> **EXERCISE GOAL**:
Quote, please, the line with "const face = layOutFace();", the line with "obj.parent = empty", and every line between them, exactly and with nothing else.

Saved entries:
:::

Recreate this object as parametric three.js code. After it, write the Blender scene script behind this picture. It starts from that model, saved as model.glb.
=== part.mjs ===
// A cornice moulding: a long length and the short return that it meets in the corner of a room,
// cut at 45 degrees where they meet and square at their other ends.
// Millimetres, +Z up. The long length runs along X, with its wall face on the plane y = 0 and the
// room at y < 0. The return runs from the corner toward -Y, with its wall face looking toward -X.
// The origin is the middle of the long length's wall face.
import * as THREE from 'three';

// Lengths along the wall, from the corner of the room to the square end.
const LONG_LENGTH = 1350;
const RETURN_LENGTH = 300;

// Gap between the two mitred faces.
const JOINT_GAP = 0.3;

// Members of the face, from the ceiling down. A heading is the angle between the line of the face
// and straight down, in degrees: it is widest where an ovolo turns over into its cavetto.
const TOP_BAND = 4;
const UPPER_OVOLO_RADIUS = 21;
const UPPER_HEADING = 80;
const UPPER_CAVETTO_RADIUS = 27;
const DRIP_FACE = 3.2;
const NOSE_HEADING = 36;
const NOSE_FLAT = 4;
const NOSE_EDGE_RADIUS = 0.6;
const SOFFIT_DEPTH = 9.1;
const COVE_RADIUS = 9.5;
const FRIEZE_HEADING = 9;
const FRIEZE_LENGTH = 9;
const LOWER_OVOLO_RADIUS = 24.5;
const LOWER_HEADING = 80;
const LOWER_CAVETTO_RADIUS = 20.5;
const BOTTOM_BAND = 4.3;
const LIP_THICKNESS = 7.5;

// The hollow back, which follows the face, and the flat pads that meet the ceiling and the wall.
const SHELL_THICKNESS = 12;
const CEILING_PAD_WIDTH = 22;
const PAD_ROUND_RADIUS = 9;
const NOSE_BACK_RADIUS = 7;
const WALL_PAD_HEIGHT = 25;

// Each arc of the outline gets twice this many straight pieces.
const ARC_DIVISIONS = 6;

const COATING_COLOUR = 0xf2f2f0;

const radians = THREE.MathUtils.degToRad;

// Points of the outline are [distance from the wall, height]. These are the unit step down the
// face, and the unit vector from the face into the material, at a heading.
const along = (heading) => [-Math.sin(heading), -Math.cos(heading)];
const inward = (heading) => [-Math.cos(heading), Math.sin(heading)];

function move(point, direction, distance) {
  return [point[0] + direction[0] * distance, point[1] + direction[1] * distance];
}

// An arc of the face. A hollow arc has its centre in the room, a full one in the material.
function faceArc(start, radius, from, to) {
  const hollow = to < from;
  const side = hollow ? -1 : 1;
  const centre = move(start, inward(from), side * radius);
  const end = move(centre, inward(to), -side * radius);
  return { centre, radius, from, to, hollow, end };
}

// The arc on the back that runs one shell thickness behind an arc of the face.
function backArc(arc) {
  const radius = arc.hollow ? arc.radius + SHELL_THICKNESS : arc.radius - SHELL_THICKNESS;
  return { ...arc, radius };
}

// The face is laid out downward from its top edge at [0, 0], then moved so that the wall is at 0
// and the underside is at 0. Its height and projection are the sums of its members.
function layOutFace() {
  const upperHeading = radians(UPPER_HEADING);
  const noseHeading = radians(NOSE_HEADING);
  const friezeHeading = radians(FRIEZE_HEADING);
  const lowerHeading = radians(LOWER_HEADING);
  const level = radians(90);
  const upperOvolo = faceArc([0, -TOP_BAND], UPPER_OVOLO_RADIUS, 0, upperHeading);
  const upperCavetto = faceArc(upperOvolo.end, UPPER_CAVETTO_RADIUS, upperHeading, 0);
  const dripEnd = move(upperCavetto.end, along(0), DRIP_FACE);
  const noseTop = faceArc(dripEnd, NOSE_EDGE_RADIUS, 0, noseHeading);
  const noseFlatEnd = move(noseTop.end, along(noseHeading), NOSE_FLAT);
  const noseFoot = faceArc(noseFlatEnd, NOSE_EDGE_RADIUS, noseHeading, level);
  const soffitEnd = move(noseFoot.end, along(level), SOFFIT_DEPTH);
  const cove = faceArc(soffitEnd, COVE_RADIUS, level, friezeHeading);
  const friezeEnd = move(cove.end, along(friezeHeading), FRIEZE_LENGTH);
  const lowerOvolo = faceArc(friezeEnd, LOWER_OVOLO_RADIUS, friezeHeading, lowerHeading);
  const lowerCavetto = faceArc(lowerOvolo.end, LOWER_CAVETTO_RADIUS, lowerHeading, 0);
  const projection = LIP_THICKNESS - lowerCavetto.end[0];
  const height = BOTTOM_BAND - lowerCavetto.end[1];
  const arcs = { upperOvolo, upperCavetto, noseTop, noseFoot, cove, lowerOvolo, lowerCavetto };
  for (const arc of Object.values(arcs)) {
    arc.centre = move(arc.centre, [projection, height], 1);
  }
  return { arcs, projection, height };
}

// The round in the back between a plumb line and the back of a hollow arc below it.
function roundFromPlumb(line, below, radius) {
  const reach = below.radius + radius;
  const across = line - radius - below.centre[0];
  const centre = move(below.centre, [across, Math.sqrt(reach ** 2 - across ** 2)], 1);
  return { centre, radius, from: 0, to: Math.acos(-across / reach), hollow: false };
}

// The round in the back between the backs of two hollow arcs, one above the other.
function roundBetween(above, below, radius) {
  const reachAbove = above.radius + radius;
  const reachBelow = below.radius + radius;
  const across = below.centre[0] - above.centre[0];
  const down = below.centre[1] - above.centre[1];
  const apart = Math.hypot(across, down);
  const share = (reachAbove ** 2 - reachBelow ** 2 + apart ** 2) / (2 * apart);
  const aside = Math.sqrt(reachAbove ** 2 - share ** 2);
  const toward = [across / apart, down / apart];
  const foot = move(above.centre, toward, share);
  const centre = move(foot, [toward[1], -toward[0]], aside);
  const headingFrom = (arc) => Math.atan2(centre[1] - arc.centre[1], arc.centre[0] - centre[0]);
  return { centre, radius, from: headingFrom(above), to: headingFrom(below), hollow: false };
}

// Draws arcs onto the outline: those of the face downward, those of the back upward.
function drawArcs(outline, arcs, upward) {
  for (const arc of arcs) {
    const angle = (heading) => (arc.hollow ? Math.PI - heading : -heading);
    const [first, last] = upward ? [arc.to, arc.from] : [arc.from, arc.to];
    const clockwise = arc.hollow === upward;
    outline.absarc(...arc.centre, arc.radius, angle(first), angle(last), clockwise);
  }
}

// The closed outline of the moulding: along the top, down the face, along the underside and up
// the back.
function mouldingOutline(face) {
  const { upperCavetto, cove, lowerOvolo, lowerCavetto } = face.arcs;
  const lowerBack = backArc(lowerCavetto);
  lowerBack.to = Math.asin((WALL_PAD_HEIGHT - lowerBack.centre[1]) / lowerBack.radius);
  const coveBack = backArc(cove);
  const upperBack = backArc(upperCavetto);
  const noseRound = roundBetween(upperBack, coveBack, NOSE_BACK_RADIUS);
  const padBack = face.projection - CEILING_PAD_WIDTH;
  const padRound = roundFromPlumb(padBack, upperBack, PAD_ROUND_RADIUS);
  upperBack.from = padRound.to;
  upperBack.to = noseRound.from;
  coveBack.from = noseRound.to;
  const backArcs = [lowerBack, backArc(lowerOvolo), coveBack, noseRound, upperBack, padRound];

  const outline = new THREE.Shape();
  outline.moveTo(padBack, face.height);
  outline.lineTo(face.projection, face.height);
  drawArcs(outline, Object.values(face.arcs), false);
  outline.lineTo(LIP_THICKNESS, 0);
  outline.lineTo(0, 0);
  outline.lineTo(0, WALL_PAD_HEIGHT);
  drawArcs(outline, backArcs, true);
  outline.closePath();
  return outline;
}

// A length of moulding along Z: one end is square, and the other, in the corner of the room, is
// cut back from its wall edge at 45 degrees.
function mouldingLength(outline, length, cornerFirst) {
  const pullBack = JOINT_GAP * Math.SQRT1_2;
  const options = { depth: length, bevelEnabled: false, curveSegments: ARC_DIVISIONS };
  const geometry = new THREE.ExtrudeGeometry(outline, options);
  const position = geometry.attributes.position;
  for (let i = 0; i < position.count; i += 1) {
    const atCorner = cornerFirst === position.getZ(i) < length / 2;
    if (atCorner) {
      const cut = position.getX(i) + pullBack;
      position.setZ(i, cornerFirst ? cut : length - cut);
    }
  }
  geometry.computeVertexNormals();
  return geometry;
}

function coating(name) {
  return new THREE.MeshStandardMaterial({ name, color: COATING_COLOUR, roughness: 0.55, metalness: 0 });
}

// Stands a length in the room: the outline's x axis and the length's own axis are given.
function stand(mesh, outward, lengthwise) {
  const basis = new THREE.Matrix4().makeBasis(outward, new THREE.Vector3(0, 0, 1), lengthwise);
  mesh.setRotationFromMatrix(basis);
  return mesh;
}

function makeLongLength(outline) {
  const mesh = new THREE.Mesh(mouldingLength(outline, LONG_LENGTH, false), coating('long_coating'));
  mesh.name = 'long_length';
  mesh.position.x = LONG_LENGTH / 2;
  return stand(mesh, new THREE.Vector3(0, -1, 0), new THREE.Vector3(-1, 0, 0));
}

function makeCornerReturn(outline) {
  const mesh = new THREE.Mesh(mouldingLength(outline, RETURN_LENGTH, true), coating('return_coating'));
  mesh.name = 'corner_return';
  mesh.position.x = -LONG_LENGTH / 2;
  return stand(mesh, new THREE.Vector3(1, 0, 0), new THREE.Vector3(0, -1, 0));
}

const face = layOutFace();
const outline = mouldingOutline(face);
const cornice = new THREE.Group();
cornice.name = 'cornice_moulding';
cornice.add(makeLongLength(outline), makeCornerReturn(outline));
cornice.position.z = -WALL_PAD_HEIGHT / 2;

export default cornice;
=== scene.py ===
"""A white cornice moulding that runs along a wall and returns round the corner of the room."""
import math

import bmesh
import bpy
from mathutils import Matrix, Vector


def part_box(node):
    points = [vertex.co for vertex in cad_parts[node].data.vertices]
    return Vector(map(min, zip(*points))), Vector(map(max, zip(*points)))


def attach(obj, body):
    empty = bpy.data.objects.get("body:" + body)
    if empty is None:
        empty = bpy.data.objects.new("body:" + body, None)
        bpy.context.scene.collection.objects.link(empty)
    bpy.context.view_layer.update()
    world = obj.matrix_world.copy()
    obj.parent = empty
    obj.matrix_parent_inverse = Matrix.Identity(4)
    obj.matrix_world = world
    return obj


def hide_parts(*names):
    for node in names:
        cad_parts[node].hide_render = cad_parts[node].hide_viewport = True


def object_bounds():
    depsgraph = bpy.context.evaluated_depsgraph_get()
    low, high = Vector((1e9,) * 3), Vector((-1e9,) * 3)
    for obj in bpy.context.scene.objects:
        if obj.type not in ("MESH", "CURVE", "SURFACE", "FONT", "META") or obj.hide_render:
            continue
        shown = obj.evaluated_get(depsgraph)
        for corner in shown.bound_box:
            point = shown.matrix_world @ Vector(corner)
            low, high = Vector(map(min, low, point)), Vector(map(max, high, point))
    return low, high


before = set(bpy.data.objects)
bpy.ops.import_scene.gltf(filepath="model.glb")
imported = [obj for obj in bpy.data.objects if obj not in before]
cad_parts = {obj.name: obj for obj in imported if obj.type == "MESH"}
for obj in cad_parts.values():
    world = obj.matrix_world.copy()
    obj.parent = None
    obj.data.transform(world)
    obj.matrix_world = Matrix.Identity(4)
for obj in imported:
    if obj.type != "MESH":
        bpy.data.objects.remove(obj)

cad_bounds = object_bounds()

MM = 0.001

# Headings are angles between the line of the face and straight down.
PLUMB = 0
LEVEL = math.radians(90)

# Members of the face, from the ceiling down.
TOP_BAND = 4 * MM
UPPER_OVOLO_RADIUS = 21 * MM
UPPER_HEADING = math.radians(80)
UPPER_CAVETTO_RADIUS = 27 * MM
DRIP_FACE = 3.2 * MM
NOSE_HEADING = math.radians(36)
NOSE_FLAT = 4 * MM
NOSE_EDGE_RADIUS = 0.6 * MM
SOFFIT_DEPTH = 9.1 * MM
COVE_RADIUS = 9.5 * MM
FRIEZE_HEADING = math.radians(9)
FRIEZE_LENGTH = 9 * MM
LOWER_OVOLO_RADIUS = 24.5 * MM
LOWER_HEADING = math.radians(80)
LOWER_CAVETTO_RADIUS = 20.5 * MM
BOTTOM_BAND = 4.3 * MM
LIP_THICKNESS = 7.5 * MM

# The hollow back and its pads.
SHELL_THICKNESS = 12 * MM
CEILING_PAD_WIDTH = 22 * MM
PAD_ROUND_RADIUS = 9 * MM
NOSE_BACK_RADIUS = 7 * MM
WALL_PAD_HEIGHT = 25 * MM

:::

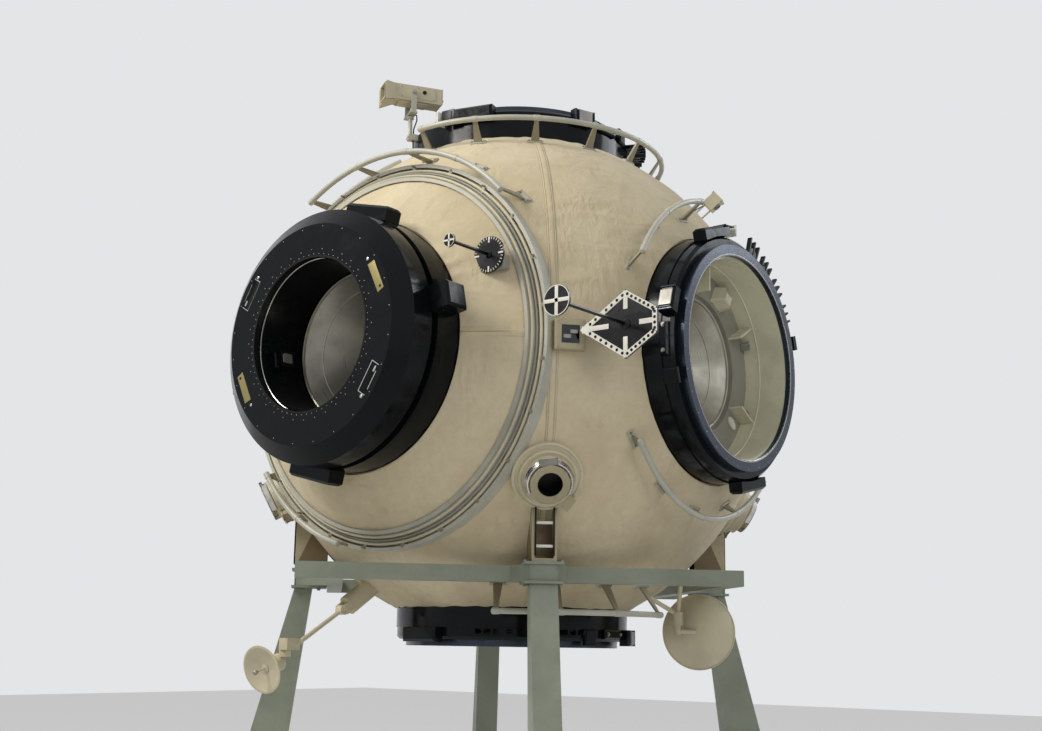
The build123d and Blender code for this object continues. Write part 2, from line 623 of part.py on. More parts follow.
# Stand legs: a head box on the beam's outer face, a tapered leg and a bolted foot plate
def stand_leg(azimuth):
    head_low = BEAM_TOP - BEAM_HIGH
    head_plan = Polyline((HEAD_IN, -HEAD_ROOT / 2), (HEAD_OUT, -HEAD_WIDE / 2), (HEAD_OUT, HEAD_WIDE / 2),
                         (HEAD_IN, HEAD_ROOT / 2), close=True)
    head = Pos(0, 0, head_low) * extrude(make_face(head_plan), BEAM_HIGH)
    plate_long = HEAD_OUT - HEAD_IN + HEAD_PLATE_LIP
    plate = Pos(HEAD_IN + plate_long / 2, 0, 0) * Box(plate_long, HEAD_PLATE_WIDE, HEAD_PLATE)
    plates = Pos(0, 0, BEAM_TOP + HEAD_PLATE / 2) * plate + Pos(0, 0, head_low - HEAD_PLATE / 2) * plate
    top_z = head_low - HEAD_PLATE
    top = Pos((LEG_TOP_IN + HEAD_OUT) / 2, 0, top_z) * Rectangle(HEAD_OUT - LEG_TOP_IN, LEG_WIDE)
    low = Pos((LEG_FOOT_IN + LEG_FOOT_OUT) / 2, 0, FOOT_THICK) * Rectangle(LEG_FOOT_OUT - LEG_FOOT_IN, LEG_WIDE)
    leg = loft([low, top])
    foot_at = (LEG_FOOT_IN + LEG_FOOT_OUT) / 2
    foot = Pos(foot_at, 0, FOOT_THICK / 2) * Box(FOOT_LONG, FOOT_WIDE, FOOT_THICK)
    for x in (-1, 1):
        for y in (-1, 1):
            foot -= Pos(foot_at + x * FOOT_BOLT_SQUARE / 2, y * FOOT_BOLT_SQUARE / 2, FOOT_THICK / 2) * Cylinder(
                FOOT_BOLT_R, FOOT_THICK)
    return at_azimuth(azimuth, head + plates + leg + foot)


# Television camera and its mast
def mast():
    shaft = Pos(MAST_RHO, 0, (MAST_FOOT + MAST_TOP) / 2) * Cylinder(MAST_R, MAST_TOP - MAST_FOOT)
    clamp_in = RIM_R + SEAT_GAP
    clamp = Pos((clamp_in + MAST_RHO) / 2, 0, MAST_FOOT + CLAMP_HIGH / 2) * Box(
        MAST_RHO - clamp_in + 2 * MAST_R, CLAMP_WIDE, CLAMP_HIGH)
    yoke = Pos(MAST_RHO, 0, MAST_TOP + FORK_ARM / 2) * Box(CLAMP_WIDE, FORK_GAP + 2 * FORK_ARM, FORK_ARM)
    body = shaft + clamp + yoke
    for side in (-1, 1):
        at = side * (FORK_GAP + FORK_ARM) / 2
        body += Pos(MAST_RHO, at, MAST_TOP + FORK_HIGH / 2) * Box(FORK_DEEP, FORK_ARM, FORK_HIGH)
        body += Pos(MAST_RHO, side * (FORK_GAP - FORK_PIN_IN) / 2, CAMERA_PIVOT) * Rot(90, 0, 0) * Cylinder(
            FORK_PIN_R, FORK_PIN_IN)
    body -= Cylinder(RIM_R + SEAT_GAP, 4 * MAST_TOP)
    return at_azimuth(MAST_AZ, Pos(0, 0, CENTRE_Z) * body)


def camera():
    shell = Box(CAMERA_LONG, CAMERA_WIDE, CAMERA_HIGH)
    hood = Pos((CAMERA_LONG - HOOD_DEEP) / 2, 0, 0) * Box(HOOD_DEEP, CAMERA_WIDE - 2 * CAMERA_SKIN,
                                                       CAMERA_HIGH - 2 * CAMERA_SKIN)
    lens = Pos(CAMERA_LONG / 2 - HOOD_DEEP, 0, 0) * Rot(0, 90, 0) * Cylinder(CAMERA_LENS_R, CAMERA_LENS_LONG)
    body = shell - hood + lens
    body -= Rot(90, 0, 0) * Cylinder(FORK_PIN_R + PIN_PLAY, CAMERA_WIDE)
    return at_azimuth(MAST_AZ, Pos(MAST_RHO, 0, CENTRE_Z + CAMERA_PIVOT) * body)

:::

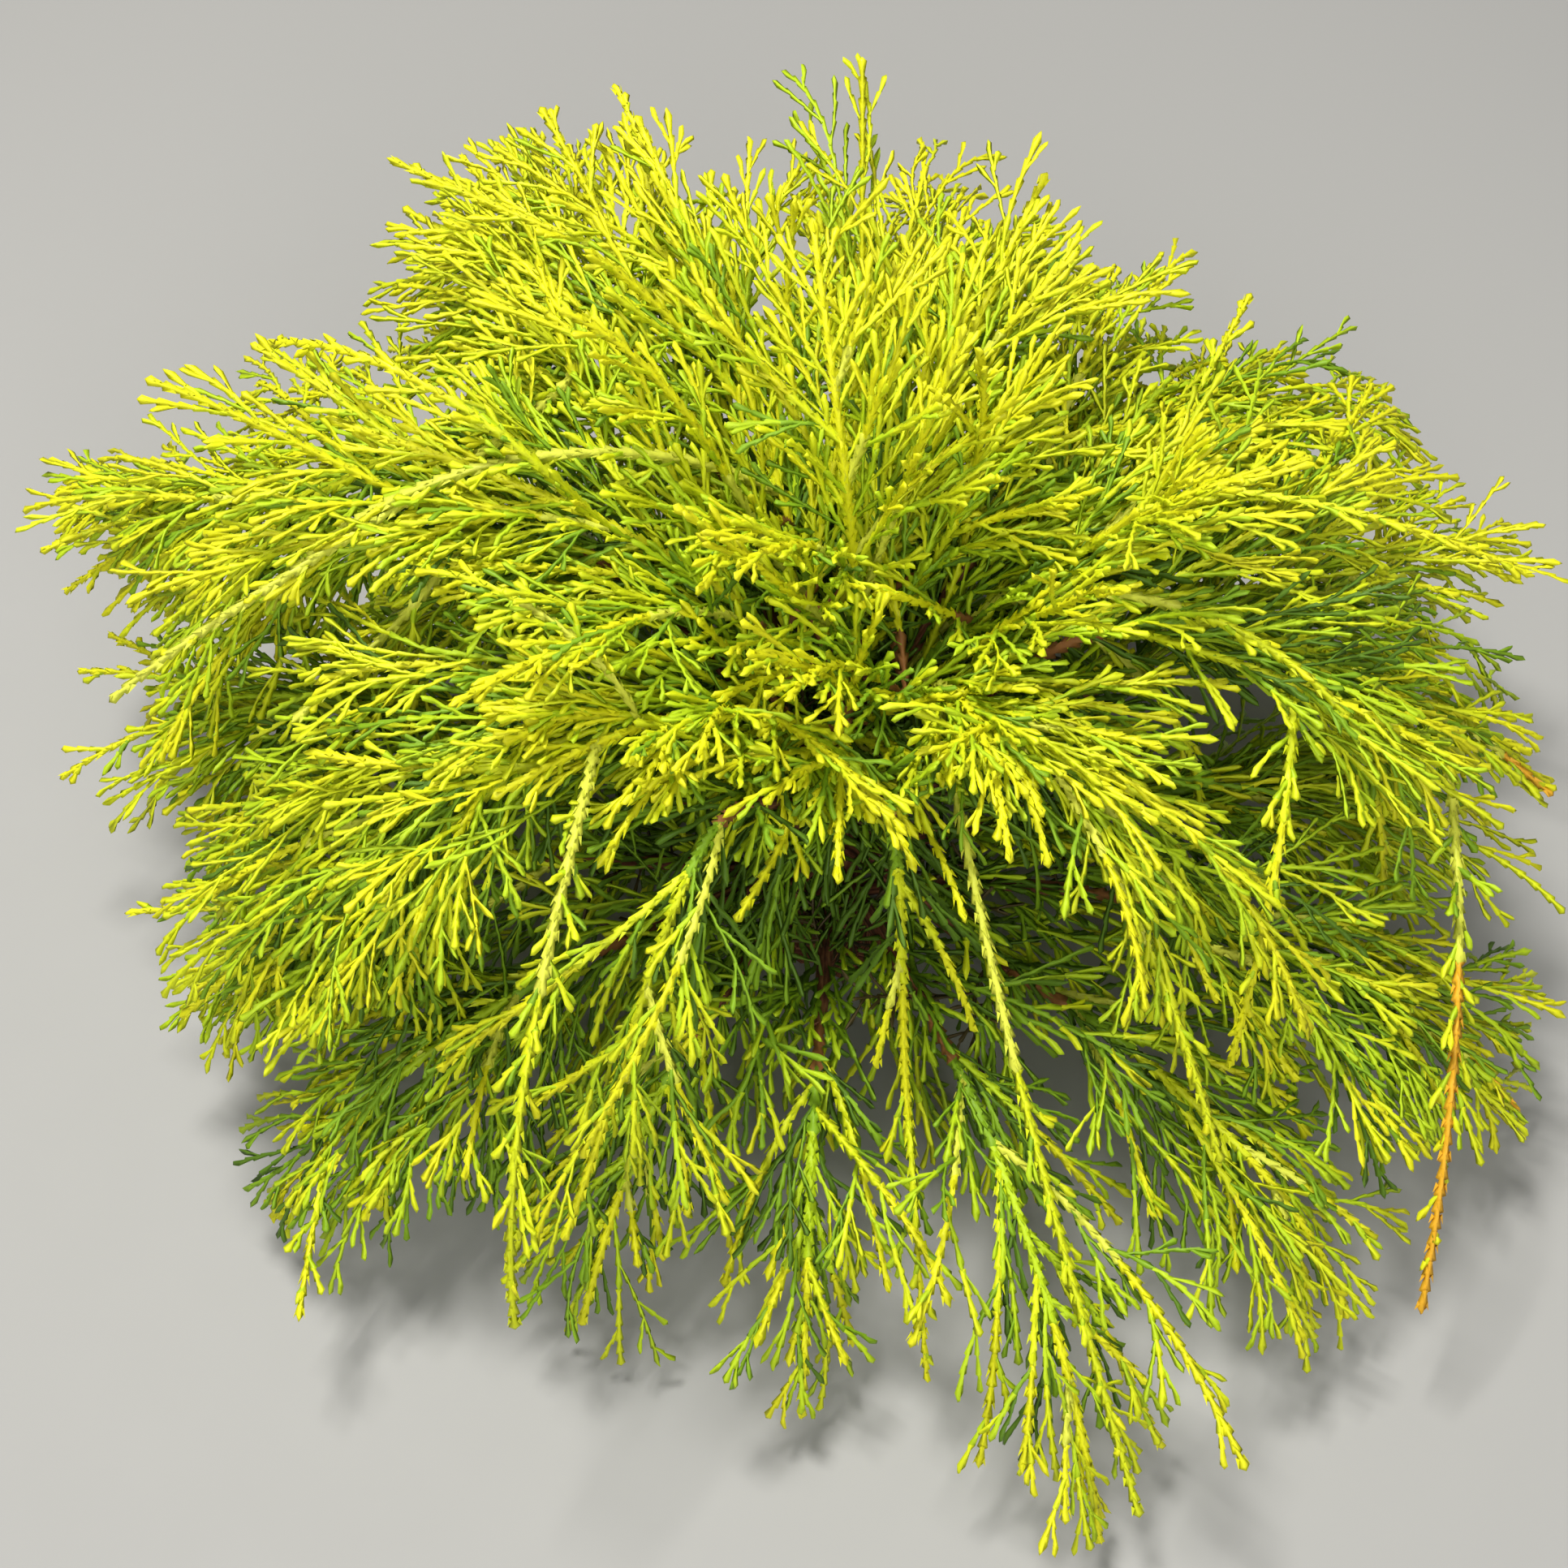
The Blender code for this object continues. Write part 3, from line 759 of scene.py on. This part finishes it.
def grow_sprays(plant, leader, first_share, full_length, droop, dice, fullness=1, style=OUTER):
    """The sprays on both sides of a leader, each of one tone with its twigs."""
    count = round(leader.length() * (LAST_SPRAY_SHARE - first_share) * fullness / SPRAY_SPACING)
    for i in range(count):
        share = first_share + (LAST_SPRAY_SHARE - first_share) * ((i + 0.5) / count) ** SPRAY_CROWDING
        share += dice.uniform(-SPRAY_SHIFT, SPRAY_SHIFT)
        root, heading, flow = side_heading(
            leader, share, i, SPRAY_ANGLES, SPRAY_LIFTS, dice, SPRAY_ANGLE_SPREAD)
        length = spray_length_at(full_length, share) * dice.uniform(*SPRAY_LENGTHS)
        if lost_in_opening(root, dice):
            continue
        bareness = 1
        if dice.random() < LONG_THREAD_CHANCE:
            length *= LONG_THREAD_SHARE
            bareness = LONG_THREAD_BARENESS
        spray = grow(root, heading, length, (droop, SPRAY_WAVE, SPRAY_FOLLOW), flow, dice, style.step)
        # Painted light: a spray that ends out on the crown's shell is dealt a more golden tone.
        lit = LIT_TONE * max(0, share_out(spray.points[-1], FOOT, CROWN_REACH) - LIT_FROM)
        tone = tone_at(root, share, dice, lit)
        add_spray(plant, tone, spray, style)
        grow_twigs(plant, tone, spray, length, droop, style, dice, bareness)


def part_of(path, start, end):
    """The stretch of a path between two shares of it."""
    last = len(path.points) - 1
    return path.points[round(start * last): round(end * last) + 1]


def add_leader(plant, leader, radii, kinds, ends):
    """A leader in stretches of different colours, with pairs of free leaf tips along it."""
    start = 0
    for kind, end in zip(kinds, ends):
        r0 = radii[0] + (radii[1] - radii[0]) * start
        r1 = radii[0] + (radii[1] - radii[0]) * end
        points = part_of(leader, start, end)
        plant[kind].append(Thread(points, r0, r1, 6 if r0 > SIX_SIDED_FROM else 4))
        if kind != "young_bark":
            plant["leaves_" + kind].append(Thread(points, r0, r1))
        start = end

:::

> **RESULT FOR THIS EXERCISE**:
const face = layOutFace();
const outline = mouldingOutline(face);
const cornice = new THREE.Group();
cornice.name = 'cornice_moulding';
cornice.add(makeLongLength(outline), makeCornerReturn(outline));
cornice.position.z = -WALL_PAD_HEIGHT / 2;

export default cornice;
=== scene.py ===
"""A white cornice moulding that runs along a wall and returns round the corner of the room."""
import math

import bmesh
import bpy
from mathutils import Matrix, Vector


def part_box(node):
    points = [vertex.co for vertex in cad_parts[node].data.vertices]
    return Vector(map(min, zip(*points))), Vector(map(max, zip(*points)))


def attach(obj, body):
    empty = bpy.data.objects.get("body:" + body)
    if empty is None:
        empty = bpy.data.objects.new("body:" + body, None)
        bpy.context.scene.collection.objects.link(empty)
    bpy.context.view_layer.update()
    world = obj.matrix_world.copy()
    obj.parent = empty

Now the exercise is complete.